#### Instructions to follow
Reproduce this listing in full.

#### Data extract

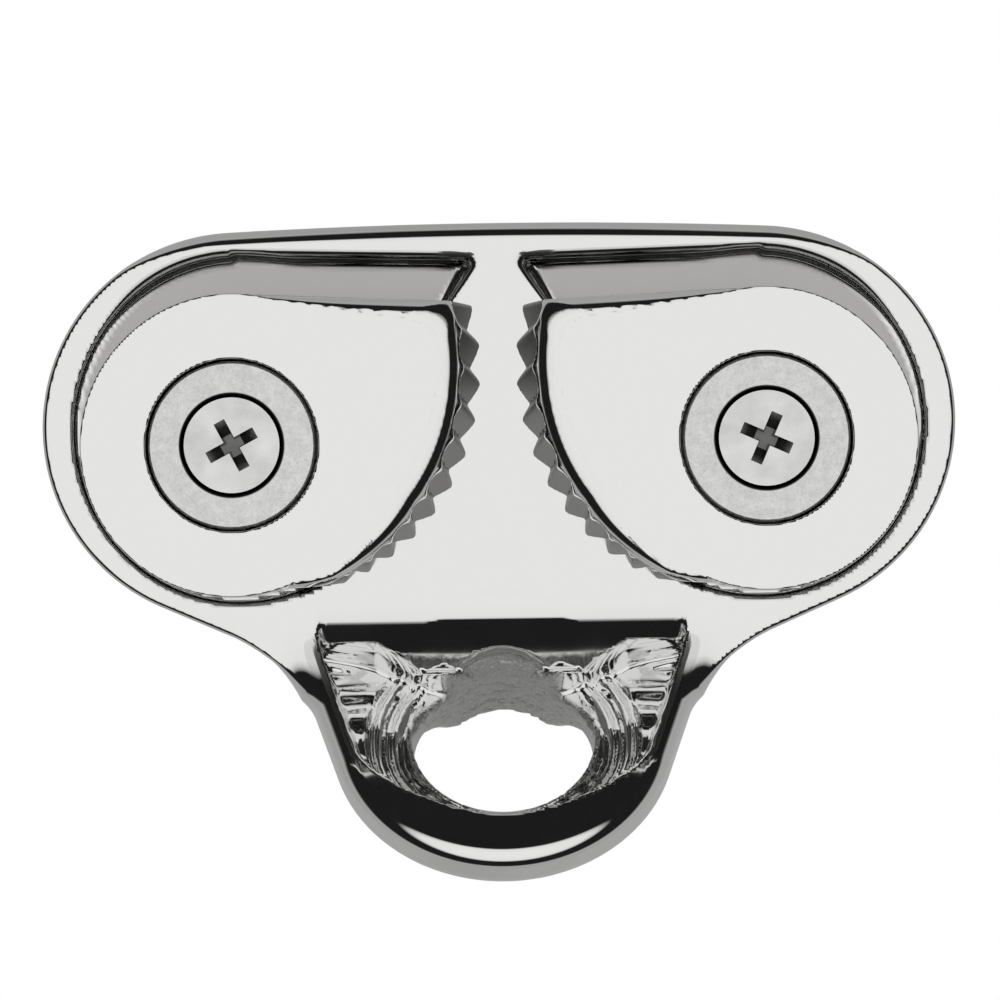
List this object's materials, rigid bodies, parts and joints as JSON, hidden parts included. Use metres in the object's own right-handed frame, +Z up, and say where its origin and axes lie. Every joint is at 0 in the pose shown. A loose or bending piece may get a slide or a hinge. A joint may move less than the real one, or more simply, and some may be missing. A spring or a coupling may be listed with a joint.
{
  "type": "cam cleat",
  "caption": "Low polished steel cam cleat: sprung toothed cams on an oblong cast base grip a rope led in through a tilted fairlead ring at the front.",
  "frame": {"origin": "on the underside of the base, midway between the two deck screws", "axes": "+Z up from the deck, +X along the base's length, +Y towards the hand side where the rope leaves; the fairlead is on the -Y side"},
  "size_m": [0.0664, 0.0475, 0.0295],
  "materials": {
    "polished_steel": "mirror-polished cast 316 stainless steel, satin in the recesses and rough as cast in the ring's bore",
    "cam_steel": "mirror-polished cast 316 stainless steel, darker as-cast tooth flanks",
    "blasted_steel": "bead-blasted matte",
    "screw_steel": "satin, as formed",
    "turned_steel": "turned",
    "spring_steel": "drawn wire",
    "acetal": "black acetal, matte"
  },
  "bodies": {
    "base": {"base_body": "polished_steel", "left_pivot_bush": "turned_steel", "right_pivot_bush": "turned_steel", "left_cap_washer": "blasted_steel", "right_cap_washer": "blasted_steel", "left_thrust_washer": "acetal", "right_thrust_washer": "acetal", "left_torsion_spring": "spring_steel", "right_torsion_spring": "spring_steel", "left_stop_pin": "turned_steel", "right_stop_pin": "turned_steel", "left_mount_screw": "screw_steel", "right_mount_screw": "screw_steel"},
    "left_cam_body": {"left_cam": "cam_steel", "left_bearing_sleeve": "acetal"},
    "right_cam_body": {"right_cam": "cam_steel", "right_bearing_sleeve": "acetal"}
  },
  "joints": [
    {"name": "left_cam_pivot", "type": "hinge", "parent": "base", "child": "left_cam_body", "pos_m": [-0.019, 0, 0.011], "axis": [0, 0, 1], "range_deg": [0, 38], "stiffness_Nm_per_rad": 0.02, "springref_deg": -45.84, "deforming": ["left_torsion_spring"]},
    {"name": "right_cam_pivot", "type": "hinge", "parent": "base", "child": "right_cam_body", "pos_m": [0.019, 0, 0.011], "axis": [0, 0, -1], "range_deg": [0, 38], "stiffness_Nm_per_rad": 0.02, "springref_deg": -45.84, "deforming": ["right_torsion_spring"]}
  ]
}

#### Written solution
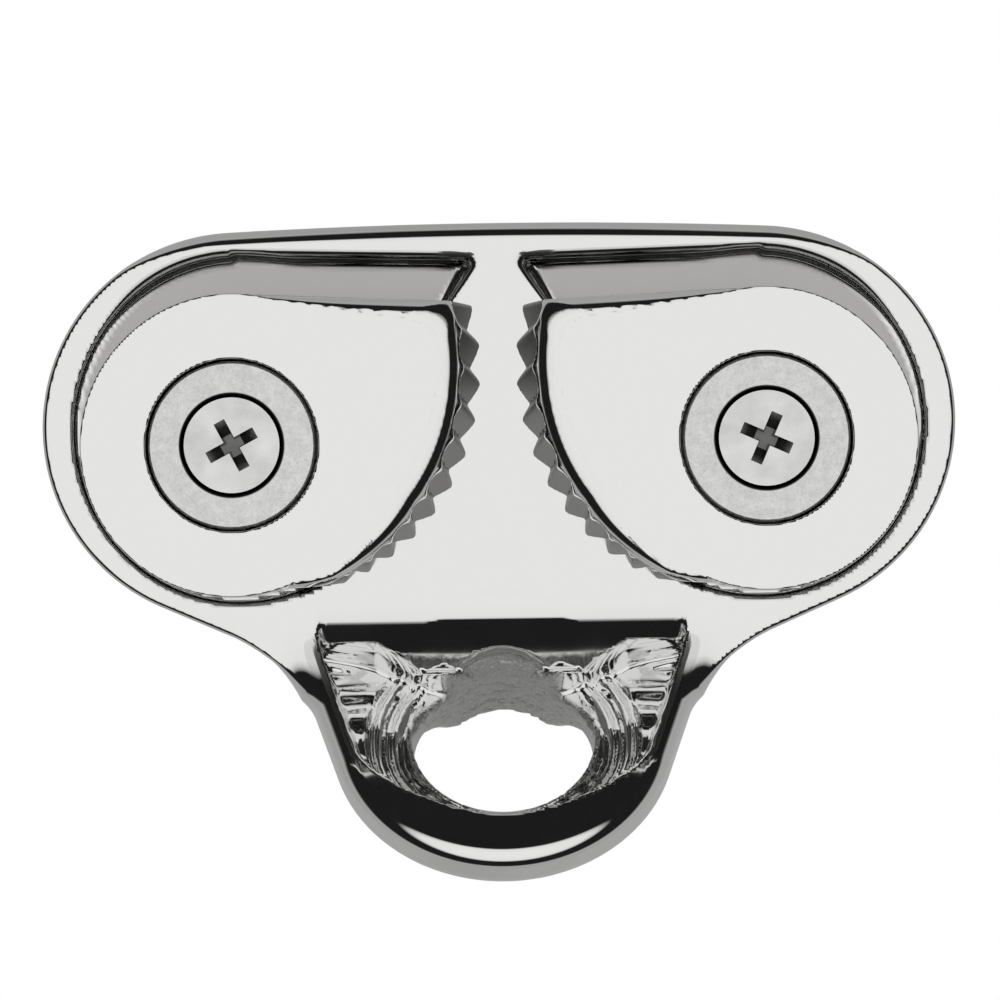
List this object's materials, rigid bodies, parts and joints as JSON, hidden parts included. Use metres in the object's own right-handed frame, +Z up, and say where its origin and axes lie. Every joint is at 0 in the pose shown. A loose or bending piece may get a slide or a hinge. A joint may move less than the real one, or more simply, and some may be missing. A spring or a coupling may be listed with a joint.
{
  "type": "cam cleat",
  "caption": "Low polished steel cam cleat: sprung toothed cams on an oblong cast base grip a rope led in through a tilted fairlead ring at the front.",
  "frame": {"origin": "on the underside of the base, midway between the two deck screws", "axes": "+Z up from the deck, +X along the base's length, +Y towards the hand side where the rope leaves; the fairlead is on the -Y side"},
  "size_m": [0.0664, 0.0475, 0.0295],
  "materials": {
    "polished_steel": "mirror-polished cast 316 stainless steel, satin in the recesses and rough as cast in the ring's bore",
    "cam_steel": "mirror-polished cast 316 stainless steel, darker as-cast tooth flanks",
    "blasted_steel": "bead-blasted matte",
    "screw_steel": "satin, as formed",
    "turned_steel": "turned",
    "spring_steel": "drawn wire",
    "acetal": "black acetal, matte"
  },
  "bodies": {
    "base": {"base_body": "polished_steel", "left_pivot_bush": "turned_steel", "right_pivot_bush": "turned_steel", "left_cap_washer": "blasted_steel", "right_cap_washer": "blasted_steel", "left_thrust_washer": "acetal", "right_thrust_washer": "acetal", "left_torsion_spring": "spring_steel", "right_torsion_spring": "spring_steel", "left_stop_pin": "turned_steel", "right_stop_pin": "turned_steel", "left_mount_screw": "screw_steel", "right_mount_screw": "screw_steel"},
    "left_cam_body": {"left_cam": "cam_steel", "left_bearing_sleeve": "acetal"},
    "right_cam_body": {"right_cam": "cam_steel", "right_bearing_sleeve": "acetal"}
  },
  "joints": [
    {"name": "left_cam_pivot", "type": "hinge", "parent": "base", "child": "left_cam_body", "pos_m": [-0.019, 0, 0.011], "axis": [0, 0, 1], "range_deg": [0, 38], "stiffness_Nm_per_rad": 0.02, "springref_deg": -45.84, "deforming": ["left_torsion_spring"]},
    {"name": "right_cam_pivot", "type": "hinge", "parent": "base", "child": "right_cam_body", "pos_m": [0.019, 0, 0.011], "axis": [0, 0, -1], "range_deg": [0, 38], "stiffness_Nm_per_rad": 0.02, "springref_deg": -45.84, "deforming": ["right_torsion_spring"]}
  ]
}